How do I choose which area to collect data from?
Set the state input to the U.S. state you want to target. The scraper focuses on that state’s available communities and homes, keeping runs smaller and results easier to analyze.
What settings should I tune for speed vs. stability?
Increase maxConcurrency to speed up collection, but keep minConcurrency conservative if you see throttling or inconsistent responses. If you notice intermittent failures, raise maxRequestRetries slightly (for example, from 3 to 5) rather than pushing concurrency too high.
Does it collect floor plans and images or only text fields? It captures media references (URLs and metadata) for items like elevations, floor plans, and galleries when they’re present. The dataset is designed to store links and descriptors so you can decide later whether to download assets.
What limitations should I expect in addresses and move-in dates? Some listings may not publish a precise street address or move-in date.
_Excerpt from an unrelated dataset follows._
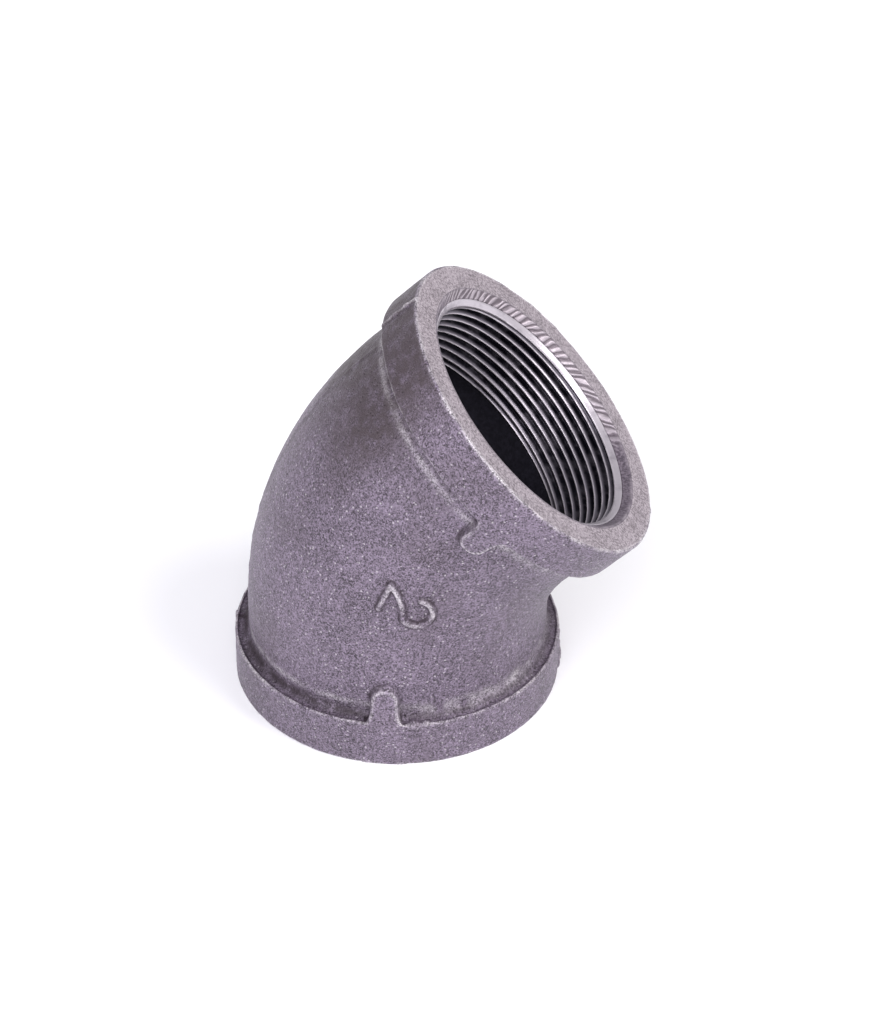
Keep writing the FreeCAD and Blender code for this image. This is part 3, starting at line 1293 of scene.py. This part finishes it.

In those cases, the scraper returns null values while preserving the rest of the model and community data for consistency.
Primary Metric: Typical runs average 1.5–3.0 seconds per listing record (home + community aggregation) depending on media volume and region response times.
Reliability Metric: With retries enabled (default 3) and proxy support active, collection commonly sustains a 97–99% successful request rate over multi-hundred listing runs.
Efficiency Metric: On a mid-range workstation, a concurrency of 10 usually achieves 250–450 listing records per hour while keeping memory usage under 400–650 MB for standard JSON output.
Quality Metric: Field completeness is typically 90–98% for core attributes (sqft/bed/bath/community) and 70–95% for optional sections (media assets, concierge contacts, move-in dates), varying by listing richness.